» WRITTEN INSTRUCTION:
Copy the full set of lines exactly as given.

Start

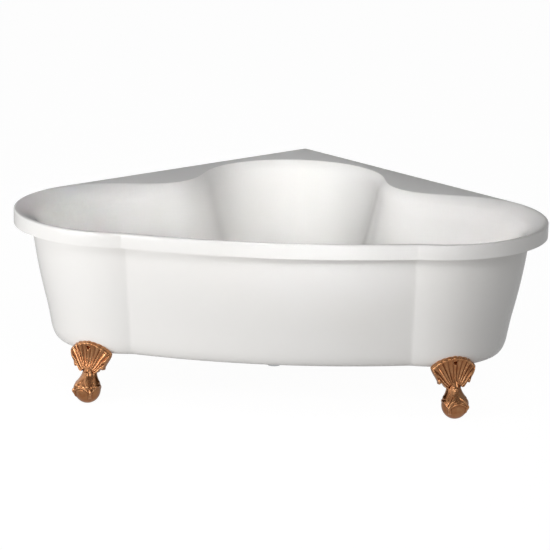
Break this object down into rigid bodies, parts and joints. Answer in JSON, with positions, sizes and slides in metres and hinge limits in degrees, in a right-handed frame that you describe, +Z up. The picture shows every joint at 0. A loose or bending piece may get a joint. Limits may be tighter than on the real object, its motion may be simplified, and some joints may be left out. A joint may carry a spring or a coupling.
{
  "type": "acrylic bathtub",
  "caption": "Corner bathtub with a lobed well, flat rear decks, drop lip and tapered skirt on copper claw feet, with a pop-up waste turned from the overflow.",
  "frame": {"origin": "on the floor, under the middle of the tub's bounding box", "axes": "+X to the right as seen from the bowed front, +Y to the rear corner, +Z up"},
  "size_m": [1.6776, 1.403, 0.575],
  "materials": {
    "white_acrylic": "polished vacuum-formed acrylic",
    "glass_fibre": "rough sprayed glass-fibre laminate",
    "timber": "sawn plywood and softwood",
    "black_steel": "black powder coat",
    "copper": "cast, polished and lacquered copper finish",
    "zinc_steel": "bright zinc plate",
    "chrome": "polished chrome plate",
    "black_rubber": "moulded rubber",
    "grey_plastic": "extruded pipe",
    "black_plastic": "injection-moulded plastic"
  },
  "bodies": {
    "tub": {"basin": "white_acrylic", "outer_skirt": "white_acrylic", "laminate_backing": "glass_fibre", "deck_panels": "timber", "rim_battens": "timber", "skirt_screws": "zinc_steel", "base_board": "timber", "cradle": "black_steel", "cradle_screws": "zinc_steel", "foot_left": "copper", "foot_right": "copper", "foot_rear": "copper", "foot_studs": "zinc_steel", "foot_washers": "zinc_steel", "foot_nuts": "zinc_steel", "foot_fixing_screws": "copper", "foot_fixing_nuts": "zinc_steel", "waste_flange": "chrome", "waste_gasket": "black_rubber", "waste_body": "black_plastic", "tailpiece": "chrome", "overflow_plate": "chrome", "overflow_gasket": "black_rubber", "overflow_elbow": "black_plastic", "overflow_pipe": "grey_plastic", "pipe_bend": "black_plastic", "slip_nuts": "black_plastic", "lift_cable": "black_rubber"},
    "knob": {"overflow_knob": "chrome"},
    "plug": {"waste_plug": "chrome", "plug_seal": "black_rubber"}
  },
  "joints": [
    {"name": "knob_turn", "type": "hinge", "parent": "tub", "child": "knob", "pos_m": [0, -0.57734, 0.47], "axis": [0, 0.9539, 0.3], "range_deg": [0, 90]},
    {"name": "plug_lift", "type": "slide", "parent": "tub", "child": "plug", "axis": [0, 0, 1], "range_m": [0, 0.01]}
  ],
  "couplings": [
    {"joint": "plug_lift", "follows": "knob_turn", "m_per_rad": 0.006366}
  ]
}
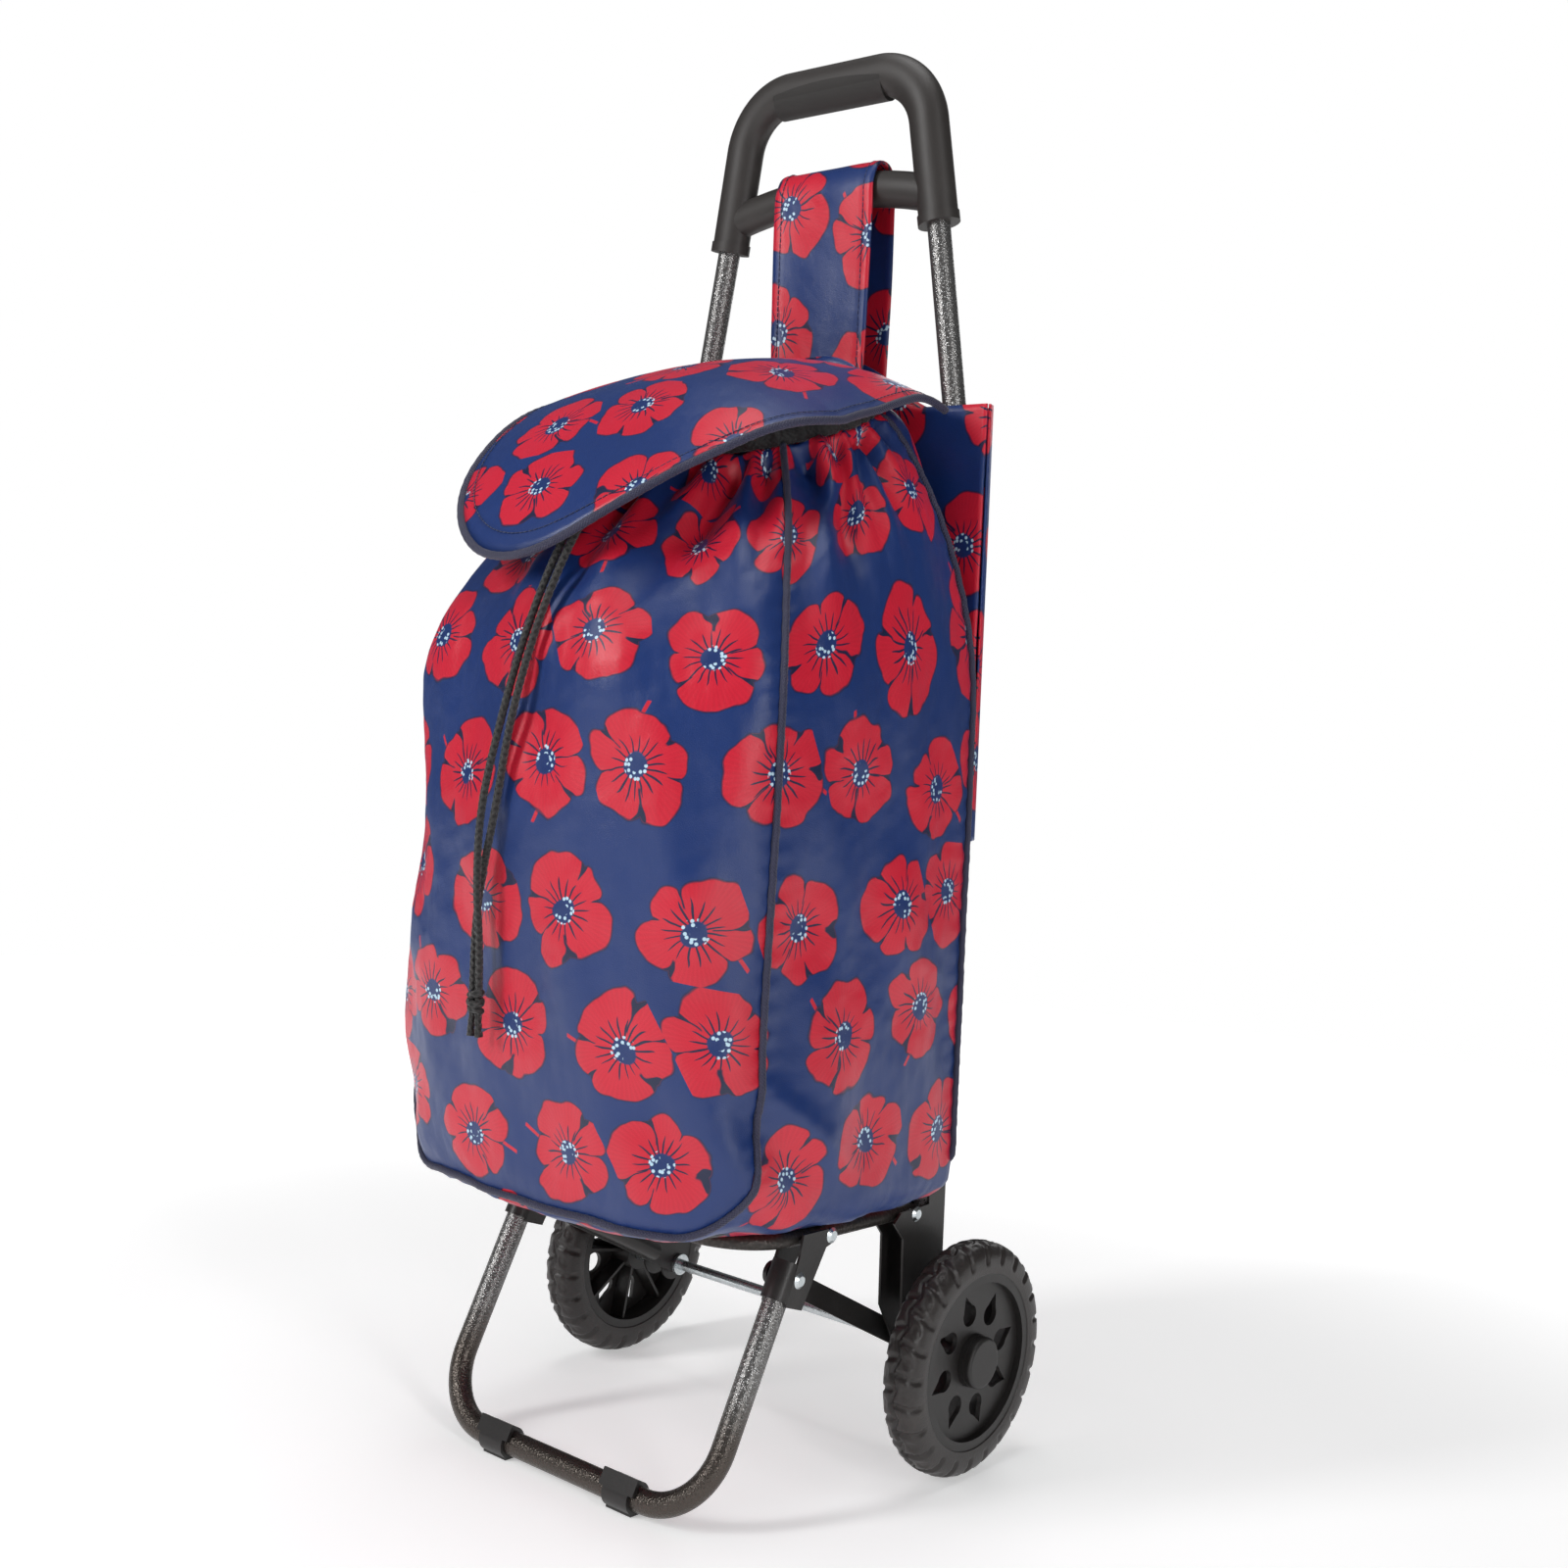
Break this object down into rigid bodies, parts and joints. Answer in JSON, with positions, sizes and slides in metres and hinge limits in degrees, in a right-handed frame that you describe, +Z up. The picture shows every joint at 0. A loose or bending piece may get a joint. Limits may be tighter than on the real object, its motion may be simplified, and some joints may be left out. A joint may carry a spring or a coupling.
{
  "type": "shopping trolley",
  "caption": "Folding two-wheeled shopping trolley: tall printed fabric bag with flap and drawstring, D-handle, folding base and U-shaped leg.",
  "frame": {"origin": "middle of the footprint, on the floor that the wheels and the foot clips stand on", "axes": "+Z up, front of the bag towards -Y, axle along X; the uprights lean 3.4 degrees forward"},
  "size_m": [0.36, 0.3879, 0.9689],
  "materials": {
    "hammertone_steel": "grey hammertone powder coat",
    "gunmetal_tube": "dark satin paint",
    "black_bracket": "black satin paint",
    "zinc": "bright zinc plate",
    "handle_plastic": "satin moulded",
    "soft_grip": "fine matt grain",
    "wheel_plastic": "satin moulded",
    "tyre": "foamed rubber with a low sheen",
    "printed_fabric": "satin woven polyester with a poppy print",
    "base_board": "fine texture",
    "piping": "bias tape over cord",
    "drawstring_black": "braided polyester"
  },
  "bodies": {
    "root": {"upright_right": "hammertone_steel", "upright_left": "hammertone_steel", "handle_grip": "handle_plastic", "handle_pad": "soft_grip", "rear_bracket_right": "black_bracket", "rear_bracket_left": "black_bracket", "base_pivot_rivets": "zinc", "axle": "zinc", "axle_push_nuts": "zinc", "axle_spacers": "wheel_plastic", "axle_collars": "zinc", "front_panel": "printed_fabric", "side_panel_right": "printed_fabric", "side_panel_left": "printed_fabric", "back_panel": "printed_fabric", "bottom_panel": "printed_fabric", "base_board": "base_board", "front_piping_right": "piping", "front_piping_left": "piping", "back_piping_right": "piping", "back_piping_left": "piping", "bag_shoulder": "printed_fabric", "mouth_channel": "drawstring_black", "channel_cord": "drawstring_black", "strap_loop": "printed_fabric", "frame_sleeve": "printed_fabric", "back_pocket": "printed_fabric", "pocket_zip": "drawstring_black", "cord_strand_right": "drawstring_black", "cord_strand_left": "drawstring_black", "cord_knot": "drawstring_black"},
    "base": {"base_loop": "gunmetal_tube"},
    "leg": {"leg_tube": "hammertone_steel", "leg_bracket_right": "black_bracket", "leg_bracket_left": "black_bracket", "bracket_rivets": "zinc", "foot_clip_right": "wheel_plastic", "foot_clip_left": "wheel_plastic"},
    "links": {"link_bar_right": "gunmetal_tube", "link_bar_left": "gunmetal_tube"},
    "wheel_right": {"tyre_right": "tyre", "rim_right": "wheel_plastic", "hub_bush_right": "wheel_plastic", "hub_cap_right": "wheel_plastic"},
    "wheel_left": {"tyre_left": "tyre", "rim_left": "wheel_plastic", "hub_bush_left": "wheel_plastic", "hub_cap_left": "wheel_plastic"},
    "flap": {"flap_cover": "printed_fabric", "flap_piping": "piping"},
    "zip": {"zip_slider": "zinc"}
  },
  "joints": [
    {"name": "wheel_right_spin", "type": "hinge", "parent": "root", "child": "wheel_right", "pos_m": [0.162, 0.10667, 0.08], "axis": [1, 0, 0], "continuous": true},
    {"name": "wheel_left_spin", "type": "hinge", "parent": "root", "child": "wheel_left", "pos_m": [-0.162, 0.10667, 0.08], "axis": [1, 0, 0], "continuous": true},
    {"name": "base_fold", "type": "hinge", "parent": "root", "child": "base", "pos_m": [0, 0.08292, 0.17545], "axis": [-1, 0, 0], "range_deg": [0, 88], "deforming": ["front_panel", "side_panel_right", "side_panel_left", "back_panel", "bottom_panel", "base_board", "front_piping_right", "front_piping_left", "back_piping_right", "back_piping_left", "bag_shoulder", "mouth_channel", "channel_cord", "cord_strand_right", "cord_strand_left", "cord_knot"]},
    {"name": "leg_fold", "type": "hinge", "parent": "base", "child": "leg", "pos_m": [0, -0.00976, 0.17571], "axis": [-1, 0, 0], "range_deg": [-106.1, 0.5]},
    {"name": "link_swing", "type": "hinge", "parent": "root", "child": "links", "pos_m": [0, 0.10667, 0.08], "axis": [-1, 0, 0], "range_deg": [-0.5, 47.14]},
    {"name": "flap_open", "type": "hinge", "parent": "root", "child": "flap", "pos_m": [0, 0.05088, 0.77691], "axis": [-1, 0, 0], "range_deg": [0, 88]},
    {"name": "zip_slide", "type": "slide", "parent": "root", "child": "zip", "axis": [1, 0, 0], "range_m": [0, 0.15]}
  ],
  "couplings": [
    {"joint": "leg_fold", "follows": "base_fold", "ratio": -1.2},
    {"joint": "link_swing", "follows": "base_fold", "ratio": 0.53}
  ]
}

End

» SOLUTION FOR THIS EXERCISE:
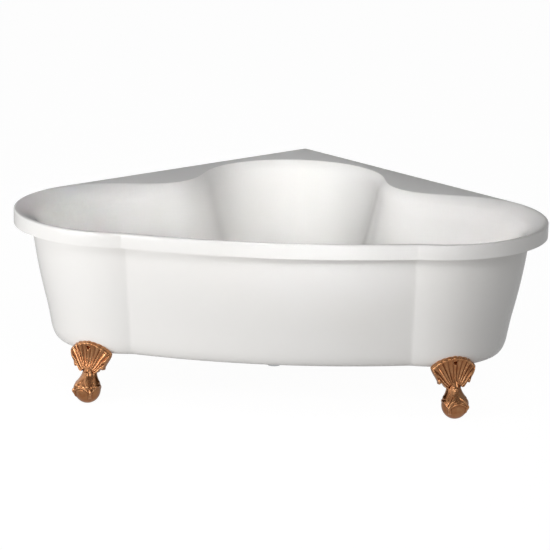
Break this object down into rigid bodies, parts and joints. Answer in JSON, with positions, sizes and slides in metres and hinge limits in degrees, in a right-handed frame that you describe, +Z up. The picture shows every joint at 0. A loose or bending piece may get a joint. Limits may be tighter than on the real object, its motion may be simplified, and some joints may be left out. A joint may carry a spring or a coupling.
{
  "type": "acrylic bathtub",
  "caption": "Corner bathtub with a lobed well, flat rear decks, drop lip and tapered skirt on copper claw feet, with a pop-up waste turned from the overflow.",
  "frame": {"origin": "on the floor, under the middle of the tub's bounding box", "axes": "+X to the right as seen from the bowed front, +Y to the rear corner, +Z up"},
  "size_m": [1.6776, 1.403, 0.575],
  "materials": {
    "white_acrylic": "polished vacuum-formed acrylic",
    "glass_fibre": "rough sprayed glass-fibre laminate",
    "timber": "sawn plywood and softwood",
    "black_steel": "black powder coat",
    "copper": "cast, polished and lacquered copper finish",
    "zinc_steel": "bright zinc plate",
    "chrome": "polished chrome plate",
    "black_rubber": "moulded rubber",
    "grey_plastic": "extruded pipe",
    "black_plastic": "injection-moulded plastic"
  },
  "bodies": {
    "tub": {"basin": "white_acrylic", "outer_skirt": "white_acrylic", "laminate_backing": "glass_fibre", "deck_panels": "timber", "rim_battens": "timber", "skirt_screws": "zinc_steel", "base_board": "timber", "cradle": "black_steel", "cradle_screws": "zinc_steel", "foot_left": "copper", "foot_right": "copper", "foot_rear": "copper", "foot_studs": "zinc_steel", "foot_washers": "zinc_steel", "foot_nuts": "zinc_steel", "foot_fixing_screws": "copper", "foot_fixing_nuts": "zinc_steel", "waste_flange": "chrome", "waste_gasket": "black_rubber", "waste_body": "black_plastic", "tailpiece": "chrome", "overflow_plate": "chrome", "overflow_gasket": "black_rubber", "overflow_elbow": "black_plastic", "overflow_pipe": "grey_plastic", "pipe_bend": "black_plastic", "slip_nuts": "black_plastic", "lift_cable": "black_rubber"},
    "knob": {"overflow_knob": "chrome"},
    "plug": {"waste_plug": "chrome", "plug_seal": "black_rubber"}
  },
  "joints": [
    {"name": "knob_turn", "type": "hinge", "parent": "tub", "child": "knob", "pos_m": [0, -0.57734, 0.47], "axis": [0, 0.9539, 0.3], "range_deg": [0, 90]},
    {"name": "plug_lift", "type": "slide", "parent": "tub", "child": "plug", "axis": [0, 0, 1], "range_m": [0, 0.01]}
  ],
  "couplings": [
    {"joint": "plug_lift", "follows": "knob_turn", "m_per_rad": 0.006366}
  ]
}
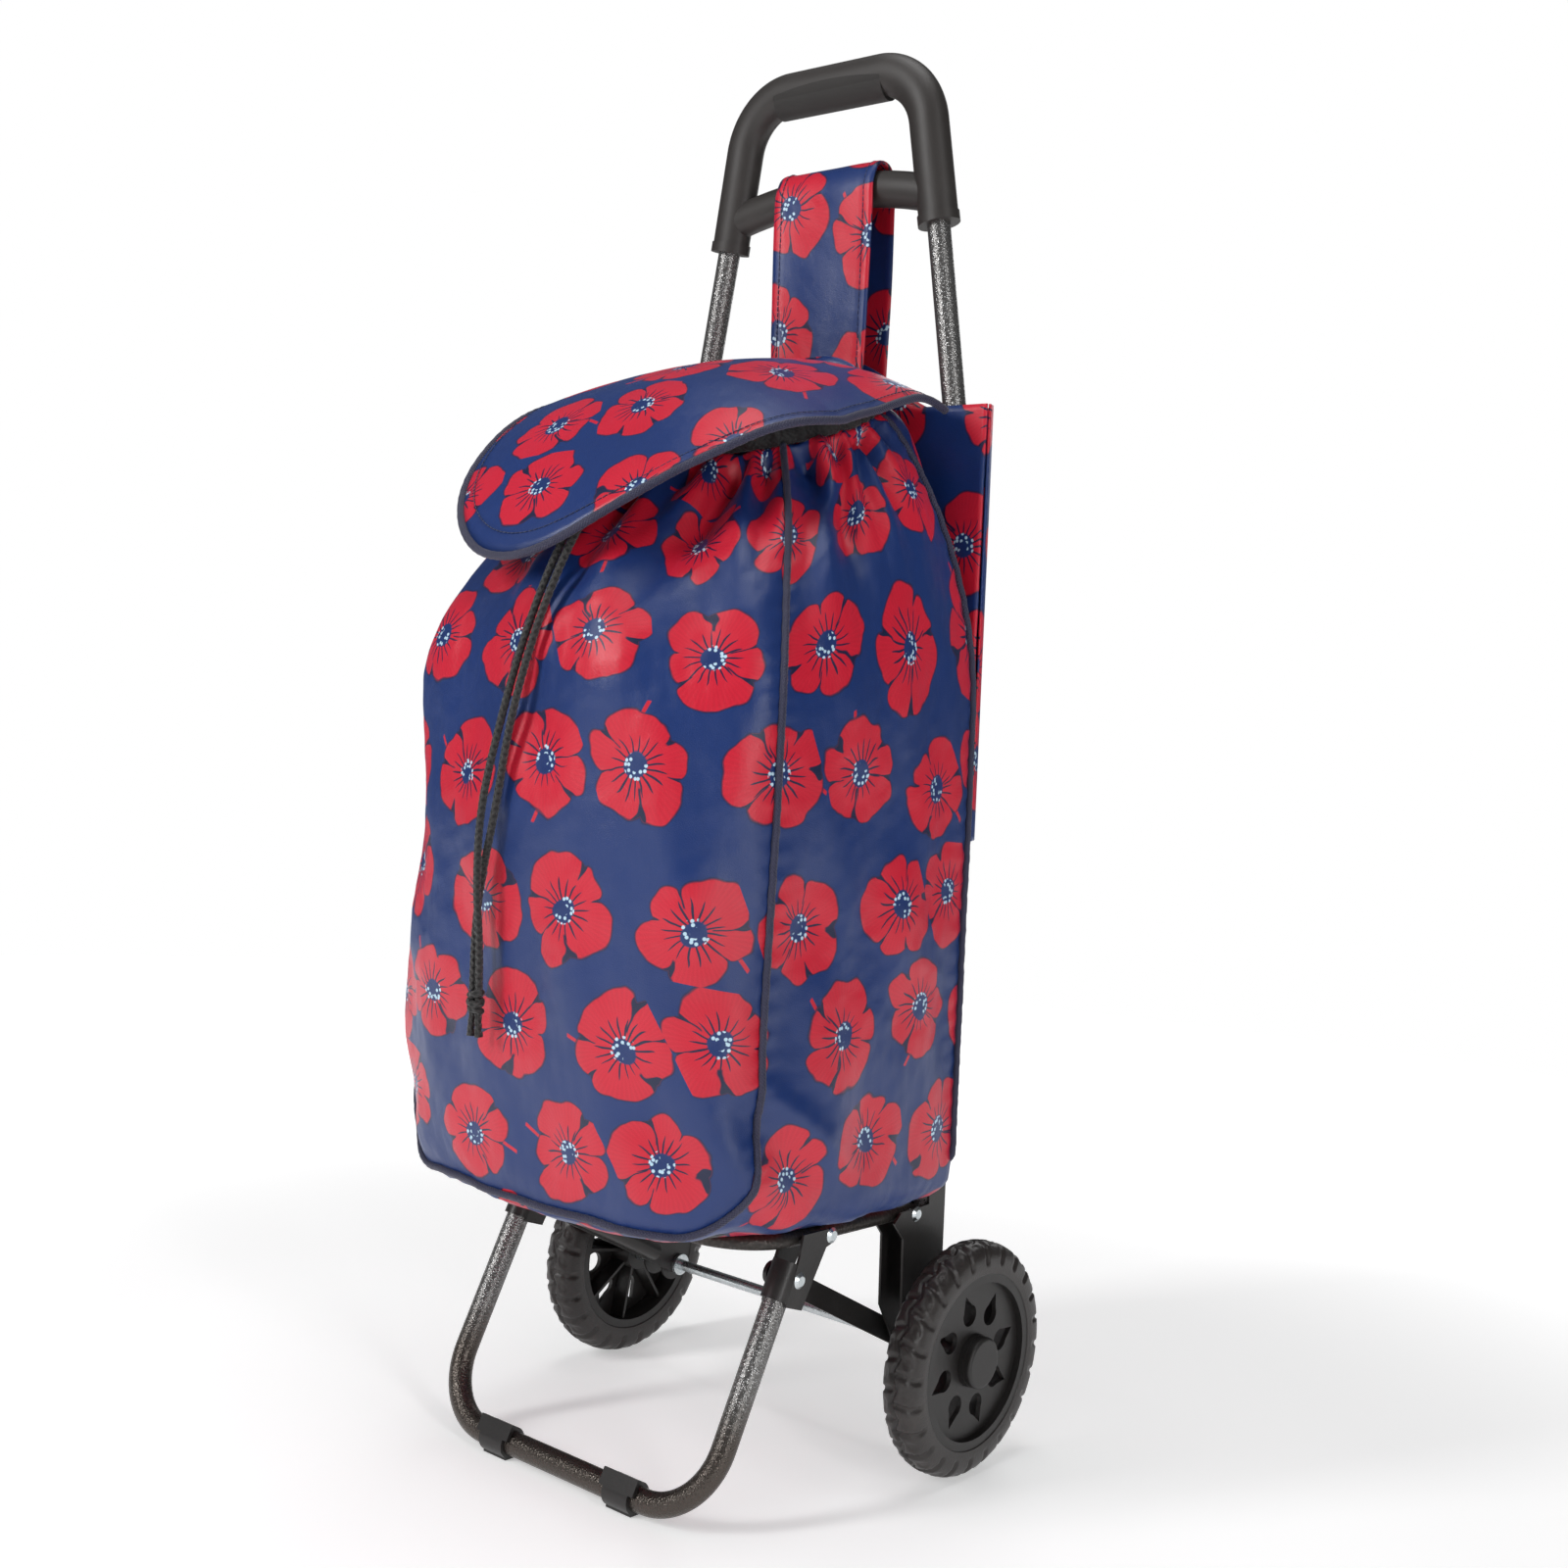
Break this object down into rigid bodies, parts and joints. Answer in JSON, with positions, sizes and slides in metres and hinge limits in degrees, in a right-handed frame that you describe, +Z up. The picture shows every joint at 0. A loose or bending piece may get a joint. Limits may be tighter than on the real object, its motion may be simplified, and some joints may be left out. A joint may carry a spring or a coupling.
{
  "type": "shopping trolley",
  "caption": "Folding two-wheeled shopping trolley: tall printed fabric bag with flap and drawstring, D-handle, folding base and U-shaped leg.",
  "frame": {"origin": "middle of the footprint, on the floor that the wheels and the foot clips stand on", "axes": "+Z up, front of the bag towards -Y, axle along X; the uprights lean 3.4 degrees forward"},
  "size_m": [0.36, 0.3879, 0.9689],
  "materials": {
    "hammertone_steel": "grey hammertone powder coat",
    "gunmetal_tube": "dark satin paint",
    "black_bracket": "black satin paint",
    "zinc": "bright zinc plate",
    "handle_plastic": "satin moulded",
    "soft_grip": "fine matt grain",
    "wheel_plastic": "satin moulded",
    "tyre": "foamed rubber with a low sheen",
    "printed_fabric": "satin woven polyester with a poppy print",
    "base_board": "fine texture",
    "piping": "bias tape over cord",
    "drawstring_black": "braided polyester"
  },
  "bodies": {
    "root": {"upright_right": "hammertone_steel", "upright_left": "hammertone_steel", "handle_grip": "handle_plastic", "handle_pad": "soft_grip", "rear_bracket_right": "black_bracket", "rear_bracket_left": "black_bracket", "base_pivot_rivets": "zinc", "axle": "zinc", "axle_push_nuts": "zinc", "axle_spacers": "wheel_plastic", "axle_collars": "zinc", "front_panel": "printed_fabric", "side_panel_right": "printed_fabric", "side_panel_left": "printed_fabric", "back_panel": "printed_fabric", "bottom_panel": "printed_fabric", "base_board": "base_board", "front_piping_right": "piping", "front_piping_left": "piping", "back_piping_right": "piping", "back_piping_left": "piping", "bag_shoulder": "printed_fabric", "mouth_channel": "drawstring_black", "channel_cord": "drawstring_black", "strap_loop": "printed_fabric", "frame_sleeve": "printed_fabric", "back_pocket": "printed_fabric", "pocket_zip": "drawstring_black", "cord_strand_right": "drawstring_black", "cord_strand_left": "drawstring_black", "cord_knot": "drawstring_black"},
    "base": {"base_loop": "gunmetal_tube"},
    "leg": {"leg_tube": "hammertone_steel", "leg_bracket_right": "black_bracket", "leg_bracket_left": "black_bracket", "bracket_rivets": "zinc", "foot_clip_right": "wheel_plastic", "foot_clip_left": "wheel_plastic"},
    "links": {"link_bar_right": "gunmetal_tube", "link_bar_left": "gunmetal_tube"},
    "wheel_right": {"tyre_right": "tyre", "rim_right": "wheel_plastic", "hub_bush_right": "wheel_plastic", "hub_cap_right": "wheel_plastic"},
    "wheel_left": {"tyre_left": "tyre", "rim_left": "wheel_plastic", "hub_bush_left": "wheel_plastic", "hub_cap_left": "wheel_plastic"},
    "flap": {"flap_cover": "printed_fabric", "flap_piping": "piping"},
    "zip": {"zip_slider": "zinc"}
  },
  "joints": [
    {"name": "wheel_right_spin", "type": "hinge", "parent": "root", "child": "wheel_right", "pos_m": [0.162, 0.10667, 0.08], "axis": [1, 0, 0], "continuous": true},
    {"name": "wheel_left_spin", "type": "hinge", "parent": "root", "child": "wheel_left", "pos_m": [-0.162, 0.10667, 0.08], "axis": [1, 0, 0], "continuous": true},
    {"name": "base_fold", "type": "hinge", "parent": "root", "child": "base", "pos_m": [0, 0.08292, 0.17545], "axis": [-1, 0, 0], "range_deg": [0, 88], "deforming": ["front_panel", "side_panel_right", "side_panel_left", "back_panel", "bottom_panel", "base_board", "front_piping_right", "front_piping_left", "back_piping_right", "back_piping_left", "bag_shoulder", "mouth_channel", "channel_cord", "cord_strand_right", "cord_strand_left", "cord_knot"]},
    {"name": "leg_fold", "type": "hinge", "parent": "base", "child": "leg", "pos_m": [0, -0.00976, 0.17571], "axis": [-1, 0, 0], "range_deg": [-106.1, 0.5]},
    {"name": "link_swing", "type": "hinge", "parent": "root", "child": "links", "pos_m": [0, 0.10667, 0.08], "axis": [-1, 0, 0], "range_deg": [-0.5, 47.14]},
    {"name": "flap_open", "type": "hinge", "parent": "root", "child": "flap", "pos_m": [0, 0.05088, 0.77691], "axis": [-1, 0, 0], "range_deg": [0, 88]},
    {"name": "zip_slide", "type": "slide", "parent": "root", "child": "zip", "axis": [1, 0, 0], "range_m": [0, 0.15]}
  ],
  "couplings": [
    {"joint": "leg_fold", "follows": "base_fold", "ratio": -1.2},
    {"joint": "link_swing", "follows": "base_fold", "ratio": 0.53}
  ]
}